The Ken Roberts course is not an investment approach for most people because the futures market is not totally safe, but it does offer significant opportunity for profits. I do not invest in futures, but what I did learn from a technical stand point I have used to help manage my All Weather Portfolio which as of this writing has returned over 19% with only one losing year in the time I switched to that portfolio. Safety with good returns are hard to beat. That portfolio has been back tested (though doing that accurately is difficult due to the types of vehicles we now have available that weren’t available in the past) and the average rate of return practically matches the S&P 500 but with much lower risk.
The All Weather Portfolio was created by Ray Dalio and uses ETFs as the investment vehicle. Investing money in that portfolio gives you a mix of 40% long-term government bonds, 30% stocks, 15% short-term bonds, 7.5% gold, and 7.5% in commodities. The recommendation is to regularly redistribute – at least once per year. I redistribute as I invest and evaluate buying and selling weekly. I also look at charts and analyze historical values and the 39-week moving average to play around with those percentages. I may be a little more in one area for a while and a little low in another because of historical highs and lows or because of the moving average. I don’t want to buy high and sell low, even though dollar cost averaging in the long-term helps mitigate that problem. My approach seems to be doing quite well without a constant need to stay tuned into what the market is doing. It also takes away the emotion of investing money – a huge problem for many people.

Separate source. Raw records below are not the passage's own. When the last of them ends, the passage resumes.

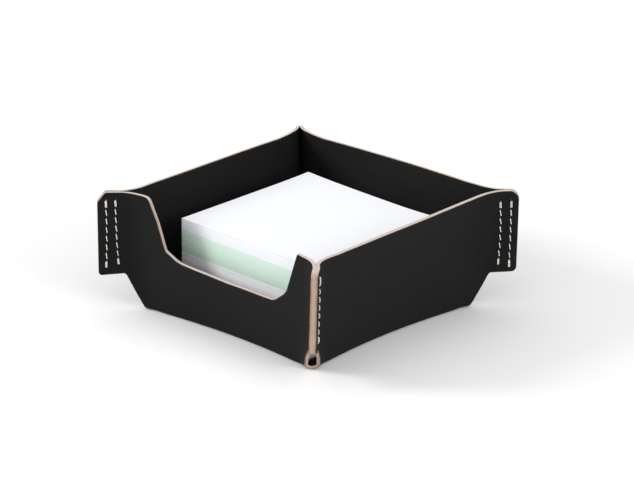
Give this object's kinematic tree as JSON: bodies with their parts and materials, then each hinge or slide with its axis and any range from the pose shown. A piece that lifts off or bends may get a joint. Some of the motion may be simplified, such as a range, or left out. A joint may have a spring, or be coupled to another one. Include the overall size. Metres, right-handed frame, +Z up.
{
  "type": "memo block tray",
  "caption": "Open square desk tray folded from one leather sheet, with sewn corner ears, a finger notch and a loose memo block.",
  "frame": {"origin": "middle of the tray's underside, on the desk", "axes": "+Z up; -Y out through the wall with the finger notch; X and Y along the tray's sides"},
  "size_m": [0.1502, 0.1502, 0.061],
  "materials": {
    "black_leather": "smooth vegetable-tanned leather, dyed black on both faces, with raw tan cut edges",
    "waxed_thread": "waxed off-white thread",
    "white_paper": "matt white note paper",
    "green_paper": "matt pale green note paper"
  },
  "bodies": {
    "tray": {"leather_tray": "black_leather", "thread_back_right_outer": "waxed_thread", "thread_back_right_inner": "waxed_thread", "thread_back_left_outer": "waxed_thread", "thread_back_left_inner": "waxed_thread", "thread_front_left_outer": "waxed_thread", "thread_front_left_inner": "waxed_thread", "thread_front_right_outer": "waxed_thread", "thread_front_right_inner": "waxed_thread"},
    "memo_block": {"paper_lower_white": "white_paper", "paper_green": "green_paper", "paper_upper_white": "white_paper"},
    "loose_sheet": {"paper_loose_sheet": "white_paper"}
  },
  "joints": [
    {"name": "memo_block_lift", "type": "slide", "parent": "tray", "child": "memo_block", "axis": [0, 0, 1], "range_m": [0, 0.08]},
    {"name": "loose_sheet_lift", "type": "slide", "parent": "memo_block", "child": "loose_sheet", "axis": [0, 0, 1], "range_m": [0, 0.05]}
  ]
}
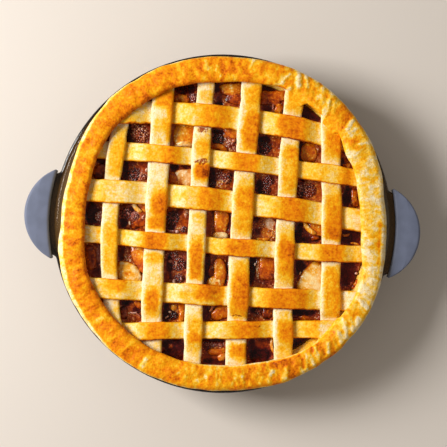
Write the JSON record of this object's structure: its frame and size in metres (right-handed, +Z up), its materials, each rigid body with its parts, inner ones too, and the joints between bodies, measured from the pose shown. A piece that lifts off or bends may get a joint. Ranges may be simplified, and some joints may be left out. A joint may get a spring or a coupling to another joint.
{
  "type": "lattice fruit pie in a glass dish",
  "caption": "Round baked pie with a woven pastry lattice, a rolled crust rim and a dark fruit filling, in its own clear glass dish with two soft grips.",
  "frame": {"origin": "centre of the dish's flat underside", "axes": "+X through the right grip, +Y away from the viewer across the dish, +Z up out of the pie"},
  "size_m": [0.292, 0.25, 0.0534],
  "materials": {
    "glass": "clear pressed soda-lime glass, fire polished",
    "silicone": "slate blue-grey moulded silicone, matt",
    "crust": "baked shortcrust pastry with an egg glaze, golden to orange on top and pale cream on its sides",
    "lattice": "baked pastry strips with an egg glaze, browned where they rise and pale where they dip",
    "filling": "glossy dark fruit syrup with berries and cooked apple slices"
  },
  "bodies": {
    "root": {"dish": "glass", "grip_right": "silicone", "grip_left": "silicone", "crust": "crust", "filling": "filling", "strip_along_y_1": "lattice", "strip_along_y_2": "lattice", "strip_along_y_3": "lattice", "strip_along_y_4": "lattice", "strip_along_y_5": "lattice", "strip_along_y_6": "lattice", "strip_along_x_1": "lattice", "strip_along_x_2": "lattice", "strip_along_x_3": "lattice", "strip_along_x_4": "lattice", "strip_along_x_5": "lattice", "strip_along_x_6": "lattice"}
  },
  "joints": []
}
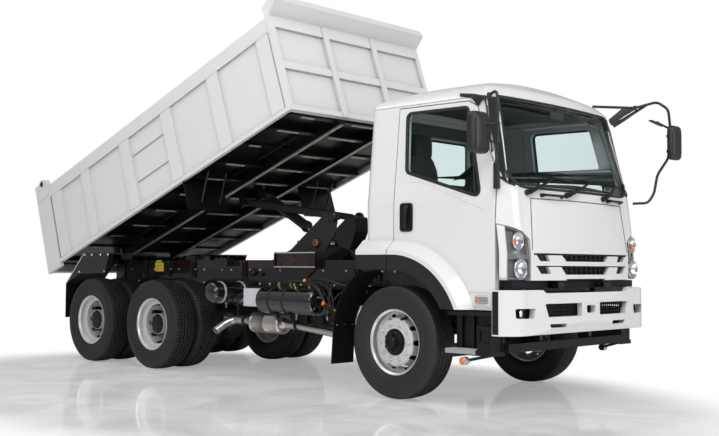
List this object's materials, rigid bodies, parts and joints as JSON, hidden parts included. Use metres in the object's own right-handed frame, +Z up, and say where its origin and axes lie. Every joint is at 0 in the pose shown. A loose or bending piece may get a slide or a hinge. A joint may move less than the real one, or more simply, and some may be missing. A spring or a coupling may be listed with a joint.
{
  "type": "three-axle tipper truck",
  "caption": "Cab-over tipper truck with a raised rear-tipping steel bed, twin rear wheels, opening doors, tilting cab and steered front wheels.",
  "frame": {"origin": "on the ground under the middle of the overall length and width", "axes": "+X forward, +Y to the truck's left, +Z up"},
  "size_m": [8.0529, 2.73, 4.0092],
  "materials": {
    "frame_black": "gloss black paint",
    "cab_white": "gloss white paint",
    "bed_white": "satin off-white paint",
    "bed_under": "satin black paint",
    "hoist_grey": "satin dark grey paint",
    "piston": "polished chrome",
    "wheel_steel": "silver paint",
    "tyre": "black rubber",
    "glass": "lightly tinted",
    "arch_grey": "dark grey textured",
    "trim_black": "black",
    "lamp": "clear lens over reflector",
    "seat": "dark grey cloth",
    "cast": "black painted casting",
    "stainless": "stainless, slightly heat tinted",
    "tank_black": "gloss black",
    "aluminium": "plain",
    "guard": "black"
  },
  "bodies": {
    "chassis": {"chassis_frame": "frame_black", "subframe": "frame_black", "powertrain": "cast", "axles": "cast", "suspension": "cast", "cab_steps": "trim_black", "step_treads": "aluminium", "front_bumper": "cab_white", "mudguards_front": "guard", "mudguards_rear": "frame_black", "air_tanks": "tank_black", "exhaust": "stainless", "fuel_tank": "tank_black", "battery_box": "trim_black", "side_box": "aluminium", "air_intake": "trim_black"},
    "bed": {"bed_floor": "bed_under", "bed_sides": "bed_white", "bed_headboard": "bed_white"},
    "tailgate": {"tailgate": "bed_white"},
    "hoist_arm": {"hoist_arm": "hoist_grey"},
    "hoist_link": {"hoist_link": "hoist_grey"},
    "hoist_cylinder": {"hoist_cylinder": "hoist_grey"},
    "hoist_rod": {"hoist_rod": "piston"},
    "cab": {"cab_sides": "cab_white", "cab_arches": "arch_grey", "cab_back": "cab_white", "cab_roof": "cab_white", "cab_front": "cab_white", "grille": "trim_black", "headlamps": "lamp", "cab_glass": "glass", "cab_floor": "trim_black", "dashboard": "trim_black", "seats": "seat", "mirrors": "trim_black"},
    "track_rod": {"track_rod": "cast"},
    "door_right": {"door_right": "cab_white", "door_glass_right": "glass", "door_arch_right": "arch_grey"},
    "knuckle_right": {"knuckle_right": "cast"},
    "front_wheel_right": {"wheel_front_right": "wheel_steel", "tyre_front_right": "tyre"},
    "second_wheels_right": {"wheel_second_right": "wheel_steel", "tyres_second_right": "tyre"},
    "third_wheels_right": {"wheel_third_right": "wheel_steel", "tyres_third_right": "tyre"},
    "door_left": {"door_left": "cab_white", "door_glass_left": "glass", "door_arch_left": "arch_grey"},
    "knuckle_left": {"knuckle_left": "cast"},
    "front_wheel_left": {"wheel_front_left": "wheel_steel", "tyre_front_left": "tyre"},
    "second_wheels_left": {"wheel_second_left": "wheel_steel", "tyres_second_left": "tyre"},
    "third_wheels_left": {"wheel_third_left": "wheel_steel", "tyres_third_left": "tyre"}
  },
  "joints": [
    {"name": "bed_tilt", "type": "hinge", "parent": "chassis", "child": "bed", "pos_m": [-3.0555, 0, 1.235], "axis": [0, -1, 0], "range_deg": [-19.3, 30.7]},
    {"name": "tailgate_swing", "type": "hinge", "parent": "bed", "child": "tailgate", "pos_m": [-3.85159, 0, 2.26475], "axis": [0, 1, 0], "range_deg": [0, 75]},
    {"name": "hoist_arm_swing", "type": "hinge", "parent": "chassis", "child": "hoist_arm", "pos_m": [-0.6205, 0, 1.087], "axis": [0, -1, 0], "range_deg": [-24.68, 39.24]},
    {"name": "hoist_link_swing", "type": "hinge", "parent": "bed", "child": "hoist_link", "pos_m": [-0.8965, 0, 1.964], "axis": [0, -1, 0], "range_deg": [-40.23, 25.29]},
    {"name": "hoist_cylinder_swing", "type": "hinge", "parent": "bed", "child": "hoist_cylinder", "pos_m": [-0.6315, 0, 2.036], "axis": [0, -1, 0], "range_deg": [-45.05, 28.32]},
    {"name": "hoist_rod_slide", "type": "slide", "parent": "hoist_cylinder", "child": "hoist_rod", "axis": [0.8827, 0, -0.47], "range_m": [-0.2688, 0.427]},
    {"name": "cab_tilt", "type": "hinge", "parent": "chassis", "child": "cab", "pos_m": [3.7265, 0, 1.045], "axis": [0, 1, 0], "range_deg": [0, 45]},
    {"name": "door_right_swing", "type": "hinge", "parent": "cab", "child": "door_right", "pos_m": [3.5565, -1.19, 1.5], "axis": [0, 0, 1], "range_deg": [0, 65]},
    {"name": "door_left_swing", "type": "hinge", "parent": "cab", "child": "door_left", "pos_m": [3.5565, 1.19, 1.5], "axis": [0, 0, -1], "range_deg": [0, 65]},
    {"name": "steer_right", "type": "hinge", "parent": "chassis", "child": "knuckle_right", "pos_m": [2.4765, -0.88, 0.515], "axis": [0, 0, 1], "range_deg": [-35, 35]},
    {"name": "steer_left", "type": "hinge", "parent": "chassis", "child": "knuckle_left", "pos_m": [2.4765, 0.88, 0.515], "axis": [0, 0, 1], "range_deg": [-35, 35]},
    {"name": "track_rod_shift", "type": "slide", "parent": "chassis", "child": "track_rod", "axis": [0, 1, 0], "range_m": [-0.13, 0.13]},
    {"name": "spin_front_right", "type": "hinge", "parent": "knuckle_right", "child": "front_wheel_right", "pos_m": [2.4765, -1.03, 0.515], "axis": [0, 1, 0], "continuous": true},
    {"name": "spin_second_right", "type": "hinge", "parent": "chassis", "child": "second_wheels_right", "pos_m": [-1.2835, -0.88, 0.515], "axis": [0, 1, 0], "continuous": true},
    {"name": "spin_third_right", "type": "hinge", "parent": "chassis", "child": "third_wheels_right", "pos_m": [-2.5835, -0.88, 0.515], "axis": [0, 1, 0], "continuous": true},
    {"name": "spin_front_left", "type": "hinge", "parent": "knuckle_left", "child": "front_wheel_left", "pos_m": [2.4765, 1.03, 0.515], "axis": [0, 1, 0], "continuous": true},
    {"name": "spin_second_left", "type": "hinge", "parent": "chassis", "child": "second_wheels_left", "pos_m": [-1.2835, 0.88, 0.515], "axis": [0, 1, 0], "continuous": true},
    {"name": "spin_third_left", "type": "hinge", "parent": "chassis", "child": "third_wheels_left", "pos_m": [-2.5835, 0.88, 0.515], "axis": [0, 1, 0], "continuous": true}
  ],
  "couplings": [
    {"joint": "hoist_arm_swing", "follows": "bed_tilt", "ratio": 1.278},
    {"joint": "hoist_link_swing", "follows": "bed_tilt", "ratio": -1.31},
    {"joint": "hoist_cylinder_swing", "follows": "bed_tilt", "ratio": -1.467},
    {"joint": "hoist_rod_slide", "follows": "bed_tilt", "m_per_rad": 0.795},
    {"joint": "steer_left", "follows": "steer_right", "ratio": 1},
    {"joint": "track_rod_shift", "follows": "steer_right", "m_per_rad": -0.205}
  ]
}
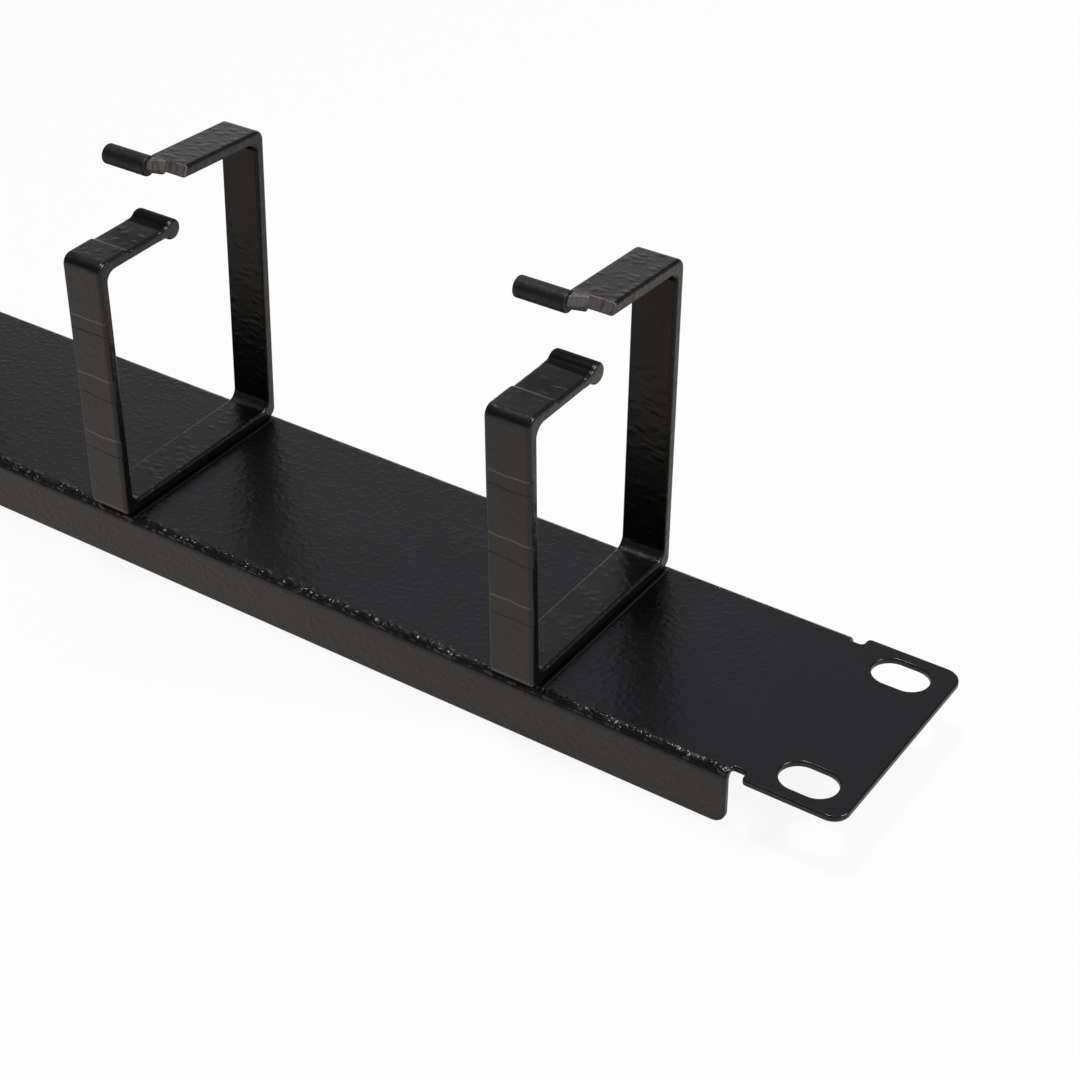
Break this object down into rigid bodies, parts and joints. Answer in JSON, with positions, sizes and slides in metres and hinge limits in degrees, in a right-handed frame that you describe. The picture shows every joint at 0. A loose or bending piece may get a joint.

One investment option that is available to anyone is real-estate. Real-estate is not for everyone and there are different ways to invest. You can become a landlord which has worked very well for my sister and brother-in-law as well as a former client.
Let’s just run some numbers that are more than realistic because they are real numbers. If you over-time purchased 8 multi-unit buildings with a total of 25 apartments and the average occupancy rate in your community is 90% that would mean you are renting 22 at any given time. If the average rent were $1000 per month including utilities that would be an income of $22,000 per month. You would have maintenance, property taxes, and presumably a mortgage with that so all of that is not going into your pocket.
What I can tell you is when the mortgage is paid off you could be making significant income as a land lord. My brother-in-law was a real estate lawyer who stopped lawyering and simply managed his properties. I have known school teachers, tradesman, and small business owners who all invested in real-estate and had exceptional second incomes and even greater retirement incomes. Some sold the buildings in retirement because they didn’t want to manage property, but 6 buildings at an average of $500,000 gets you $3,000,000 profit because in this case the buildings were all positive cash flow so the owner never put his own money toward the purchase.
The other way of real-estate investing that is becoming popular is flipping and wholesaling. There are some outstanding courses and mentors out there in this field. Two I would recommend are Cameron Dunlap and Dean Graziosi, both of whom also embody the millionaire mindset.